- DIRECTIONS FOR THIS TASK
How many of the lines contain the string "parts"? Give the number, with no other words.

Saved data entries
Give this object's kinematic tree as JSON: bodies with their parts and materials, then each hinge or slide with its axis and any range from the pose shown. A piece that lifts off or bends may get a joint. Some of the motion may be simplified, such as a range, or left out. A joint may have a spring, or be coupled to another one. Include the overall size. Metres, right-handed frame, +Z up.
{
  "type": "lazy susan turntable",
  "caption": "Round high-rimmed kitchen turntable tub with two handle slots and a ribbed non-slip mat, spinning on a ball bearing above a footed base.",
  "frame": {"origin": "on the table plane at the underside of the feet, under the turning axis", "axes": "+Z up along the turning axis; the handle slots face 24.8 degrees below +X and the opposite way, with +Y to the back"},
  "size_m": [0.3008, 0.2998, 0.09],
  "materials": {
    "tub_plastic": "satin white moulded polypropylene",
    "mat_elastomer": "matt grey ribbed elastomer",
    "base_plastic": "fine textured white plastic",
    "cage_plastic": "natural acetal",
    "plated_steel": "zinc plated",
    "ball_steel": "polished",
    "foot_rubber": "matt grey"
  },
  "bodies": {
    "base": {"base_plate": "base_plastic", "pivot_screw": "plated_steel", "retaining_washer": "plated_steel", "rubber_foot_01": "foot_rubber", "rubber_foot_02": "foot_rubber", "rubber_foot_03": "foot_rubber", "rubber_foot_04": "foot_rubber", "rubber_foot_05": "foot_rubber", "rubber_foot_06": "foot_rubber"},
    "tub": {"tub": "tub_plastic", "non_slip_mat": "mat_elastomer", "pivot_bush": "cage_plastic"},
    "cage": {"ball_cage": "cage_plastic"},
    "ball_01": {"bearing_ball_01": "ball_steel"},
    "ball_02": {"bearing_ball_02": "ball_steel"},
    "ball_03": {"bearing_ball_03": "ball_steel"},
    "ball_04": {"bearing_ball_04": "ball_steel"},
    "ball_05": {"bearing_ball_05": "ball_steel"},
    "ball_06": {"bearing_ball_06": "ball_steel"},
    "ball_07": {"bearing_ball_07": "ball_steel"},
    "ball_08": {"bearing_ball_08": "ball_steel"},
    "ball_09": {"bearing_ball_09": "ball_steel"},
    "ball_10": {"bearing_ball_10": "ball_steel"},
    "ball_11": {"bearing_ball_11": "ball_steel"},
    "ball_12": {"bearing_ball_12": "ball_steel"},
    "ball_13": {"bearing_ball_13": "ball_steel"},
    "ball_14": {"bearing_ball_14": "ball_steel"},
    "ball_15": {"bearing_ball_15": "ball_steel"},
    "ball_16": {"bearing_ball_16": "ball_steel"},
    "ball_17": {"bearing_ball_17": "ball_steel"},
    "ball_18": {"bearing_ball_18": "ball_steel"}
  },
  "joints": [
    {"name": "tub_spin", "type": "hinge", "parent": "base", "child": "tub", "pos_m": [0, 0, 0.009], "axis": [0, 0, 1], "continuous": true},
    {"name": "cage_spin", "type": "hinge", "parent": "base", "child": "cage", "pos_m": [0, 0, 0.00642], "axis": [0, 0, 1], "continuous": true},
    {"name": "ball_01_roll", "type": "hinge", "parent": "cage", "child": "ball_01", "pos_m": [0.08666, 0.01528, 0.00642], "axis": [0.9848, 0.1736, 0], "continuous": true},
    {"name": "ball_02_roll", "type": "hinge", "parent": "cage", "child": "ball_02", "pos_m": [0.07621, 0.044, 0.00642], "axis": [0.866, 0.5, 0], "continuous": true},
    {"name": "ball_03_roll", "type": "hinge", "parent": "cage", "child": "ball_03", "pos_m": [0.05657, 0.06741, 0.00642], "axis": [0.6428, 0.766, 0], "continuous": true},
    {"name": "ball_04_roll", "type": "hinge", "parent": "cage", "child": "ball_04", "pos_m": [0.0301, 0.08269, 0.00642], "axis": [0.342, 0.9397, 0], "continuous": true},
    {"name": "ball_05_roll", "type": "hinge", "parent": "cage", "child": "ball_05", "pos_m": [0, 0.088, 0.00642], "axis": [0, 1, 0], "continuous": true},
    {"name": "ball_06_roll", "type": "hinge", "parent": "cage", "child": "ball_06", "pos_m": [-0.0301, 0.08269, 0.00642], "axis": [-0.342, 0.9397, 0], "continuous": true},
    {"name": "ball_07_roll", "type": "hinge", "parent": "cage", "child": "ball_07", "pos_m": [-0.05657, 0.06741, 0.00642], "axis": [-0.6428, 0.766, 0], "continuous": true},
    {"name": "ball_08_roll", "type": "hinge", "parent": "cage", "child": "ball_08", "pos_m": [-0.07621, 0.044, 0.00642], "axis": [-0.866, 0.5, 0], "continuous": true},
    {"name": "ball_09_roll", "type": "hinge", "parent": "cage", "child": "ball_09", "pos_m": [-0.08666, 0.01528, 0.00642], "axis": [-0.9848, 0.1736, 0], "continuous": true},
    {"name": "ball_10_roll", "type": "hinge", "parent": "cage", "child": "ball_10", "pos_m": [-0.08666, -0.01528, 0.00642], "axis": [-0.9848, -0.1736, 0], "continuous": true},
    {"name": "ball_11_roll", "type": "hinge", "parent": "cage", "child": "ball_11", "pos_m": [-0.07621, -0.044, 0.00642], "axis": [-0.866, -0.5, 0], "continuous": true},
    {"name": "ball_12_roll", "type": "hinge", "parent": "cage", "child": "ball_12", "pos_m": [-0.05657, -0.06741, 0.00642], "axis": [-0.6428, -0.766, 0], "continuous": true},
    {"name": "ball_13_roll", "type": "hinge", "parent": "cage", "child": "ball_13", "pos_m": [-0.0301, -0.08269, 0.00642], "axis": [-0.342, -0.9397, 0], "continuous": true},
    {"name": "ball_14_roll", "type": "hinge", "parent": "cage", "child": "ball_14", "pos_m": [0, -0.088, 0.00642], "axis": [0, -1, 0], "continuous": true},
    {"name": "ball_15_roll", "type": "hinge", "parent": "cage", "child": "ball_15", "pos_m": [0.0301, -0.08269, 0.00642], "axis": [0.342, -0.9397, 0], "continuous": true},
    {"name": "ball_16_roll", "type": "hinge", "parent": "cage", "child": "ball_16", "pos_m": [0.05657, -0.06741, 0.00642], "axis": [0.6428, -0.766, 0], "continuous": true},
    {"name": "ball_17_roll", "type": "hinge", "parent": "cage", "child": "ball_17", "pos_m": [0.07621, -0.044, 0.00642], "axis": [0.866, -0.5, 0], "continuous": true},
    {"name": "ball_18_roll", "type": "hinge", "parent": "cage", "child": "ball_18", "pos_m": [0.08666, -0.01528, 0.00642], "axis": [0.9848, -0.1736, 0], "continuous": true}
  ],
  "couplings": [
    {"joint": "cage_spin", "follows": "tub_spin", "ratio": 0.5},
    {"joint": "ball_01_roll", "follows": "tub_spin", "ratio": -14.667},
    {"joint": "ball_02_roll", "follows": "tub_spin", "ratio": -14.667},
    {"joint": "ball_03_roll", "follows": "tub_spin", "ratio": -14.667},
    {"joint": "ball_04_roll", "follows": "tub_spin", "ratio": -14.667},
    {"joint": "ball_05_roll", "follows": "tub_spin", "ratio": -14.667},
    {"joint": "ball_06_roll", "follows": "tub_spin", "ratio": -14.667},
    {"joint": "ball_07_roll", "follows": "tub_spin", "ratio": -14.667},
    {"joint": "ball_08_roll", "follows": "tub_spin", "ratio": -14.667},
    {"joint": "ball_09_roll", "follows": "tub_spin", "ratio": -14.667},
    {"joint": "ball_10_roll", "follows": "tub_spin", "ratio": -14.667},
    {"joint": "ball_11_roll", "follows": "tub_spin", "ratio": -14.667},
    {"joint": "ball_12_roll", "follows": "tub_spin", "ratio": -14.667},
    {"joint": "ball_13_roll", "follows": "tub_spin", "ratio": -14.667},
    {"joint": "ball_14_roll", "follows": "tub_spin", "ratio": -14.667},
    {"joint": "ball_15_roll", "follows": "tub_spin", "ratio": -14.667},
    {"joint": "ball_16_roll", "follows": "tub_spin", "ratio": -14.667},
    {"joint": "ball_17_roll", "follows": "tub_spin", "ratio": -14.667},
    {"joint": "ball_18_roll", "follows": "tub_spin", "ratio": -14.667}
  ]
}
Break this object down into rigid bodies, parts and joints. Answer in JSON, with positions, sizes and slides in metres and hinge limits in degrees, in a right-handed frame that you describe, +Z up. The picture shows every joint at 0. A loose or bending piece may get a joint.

- TASK ANSWER
2